The whole of the context here in 2 Corinthians, is the need of the saints in distress, helped by their brothers. It is body ministry. The topic here is not a building fund, or any other scheme that preachers may dream up for the saints to finance. Don’t misunderstand me, there is nothing wrong with desiring to collect the funds to build a structure for the purpose of the meeting of the saints. Let’s just not use this passage for that purpose. That is perversion. After writing this exhortation concerning the collection, Paul went to Corinth to receive it. While in Corinth, Paul writes the letter to the Church at Rome. He tells them concerning this ministry,
25 But now I go to Jerusalem to minister unto the saints.
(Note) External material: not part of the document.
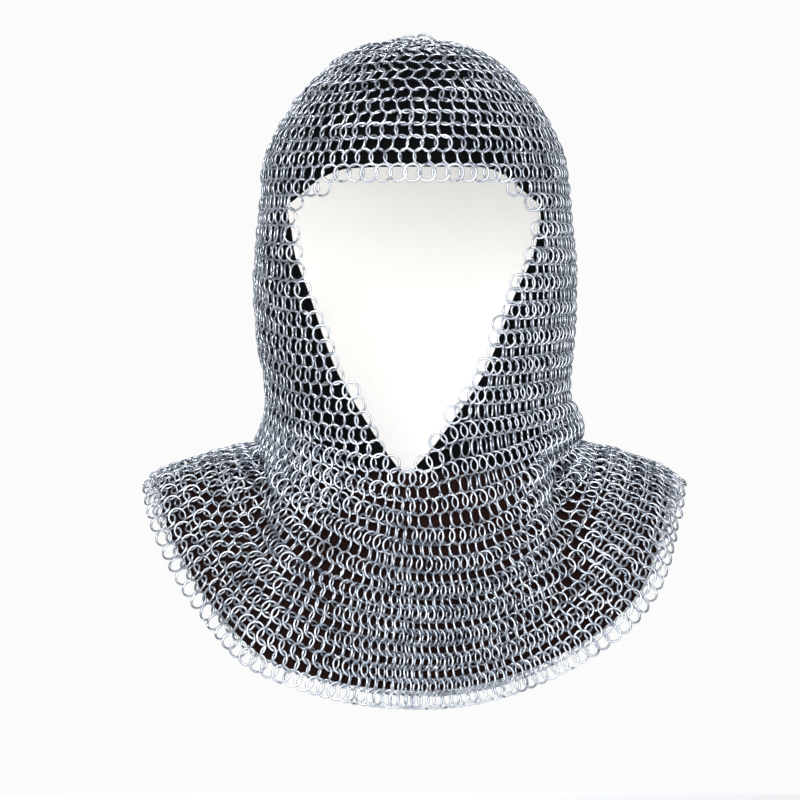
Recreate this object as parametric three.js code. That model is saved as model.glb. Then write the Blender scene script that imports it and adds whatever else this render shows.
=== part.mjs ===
// A chainmail coif: a hood of linked steel rings with a pointed face opening and a shoulder cape.
// It keeps the hollow form that it has when it is worn. Each area of mail is one closed wall.
// +Z is up, the face opening looks along -Y, and +X is the viewer's right.
// The origin is where the top of a head touches the inside of the crown.
import * as THREE from "three";

// Driving dimensions, in millimetres unless the name says otherwise.
const WALL = 4.5; // rings lean against each other, and thin cloth lies behind them
const CROWN_RISE = 4.0; // outer surface of the crown above the origin
const SEAM_GAP = 0.3; // between two neighbouring areas
const TIGHT_ROW_PITCH = 5.5; // rows of rings lie closest over the shoulder
const DOME_ROWS = 17; // rows from the middle of the crown to the brow
const DOME = { halfWidth: 103.5, front: 112.5, back: 124.5, height: 103 };
const SOFT_CREST = 0.6; // see the table of sections
const NECK_ROW = 37; // where hood and cape are linked, level with the point of the V
const HEM_ROW = 53.6; // the lower ends of the last row's rings
const CROWN_COLUMNS = 72; // columns of the crown's grid
const SIDE_DEG = 90; // the line from ear to shoulder
const BACK_DEG = 180;
const HEM_CENTRE_DEG = -2.5; // the ridge under the V ends a little to the viewer's left
const QUARTER_COLUMNS = 18; // columns of each cheek and of the cape's quarter under it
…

26. For it has pleased them of Macedonia and Achaia to make a certain contribution for the poor saints which are at Jerusalem.
27. It has pleased them verily; and their debtors they are. For if the Gentiles have been made partakers of their spiritual things, their duty is also to minister unto them in carnal things.
Paul’s plan was to deliver the collection to Jerusalem, and then to make a trip to Rome, and then on to Spain. He did indeed get to go to Rome, although not in the manner he had expected. He went as a prisoner of Rome, but still a preacher of the Gospel.